Notwithstanding, deep excavations in Ashfield Shale can be a risky procedure with the existence of many fractures. Because the main feature of the unit is the moderately to steeply immersing continuous, planar joints that are often linked with thrust faulting, and these may at times form an unstable wedge when exposed during excavation. If not contained properly, the rock's wedge may become unstable or skid into the excavation. The Epping to Chatswood rail link involved drilling through a mixture of sandstone and highly weathered Ashfield Shale, which required advanced ground support measures like rock anchors to manage the high horizontal stresses.
The adjacent Hawkesbury Sandstone is considered a safer bedrock than the Ashfield Shale for building construction.

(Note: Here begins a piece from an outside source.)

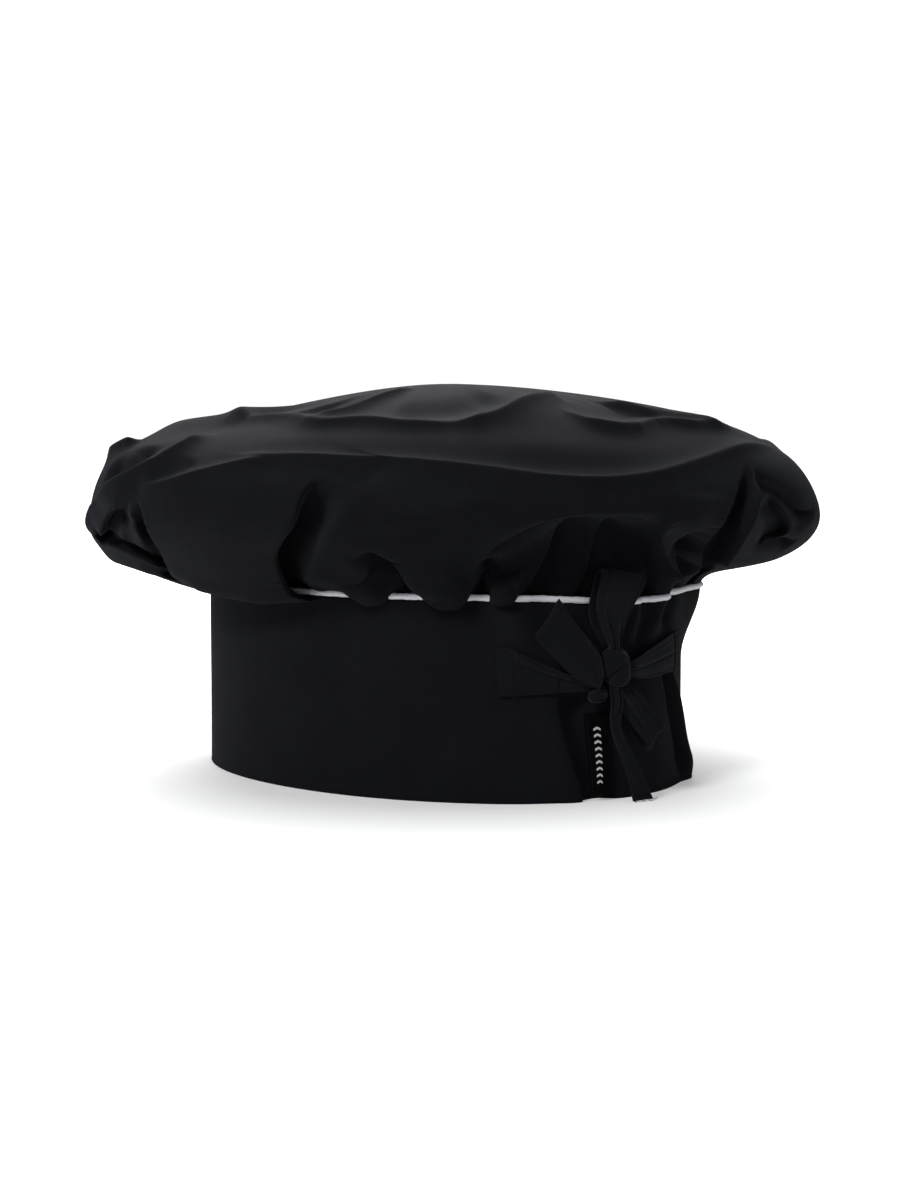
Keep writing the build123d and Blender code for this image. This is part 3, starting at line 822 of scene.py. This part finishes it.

In 2005, the construction of the Lane Cove Tunnel was affected by the collapse of an exit ramp excavation, through Ashfield Shale. Difficulties may be encountered where the Ashfield Shale interfaces with the Hawkesbury Sandstone and the Mittagong Formation. The term Ashfield shale has been used to cover siltstone, claystone and laminite.

Fossils

Ashfield Shale is considered a freshwater lacustrine paleoenvironment. It was gradually inundated by brackish water, then shallow marine waters over a long period of time. Fossils are not common in this stratum, however, fossil bivalves, plants, isopods, insects and amphibians have been recorded. One outstanding example being of a Paracyclotosaurus at St Peters, long. It is one of the most complete mastodonsaurid skeletons ever recovered. Notobrachyops is a genus of brachyopid temnospondyl amphibian. It is known from a skull roof impression found in the Ashfield Shale at the old Hurstville Brick Company quarry at Mortdale. The Ashfield Shale has also yielded a shark species, a lungfish species, six species of paleoniscid fish, a species of holostean fish, and a subholostean fish. In 1970, a sewage tunnel excavation at Macquarie Fields in the Ashfield Shale revealed fossilised tracks of a large amphibian.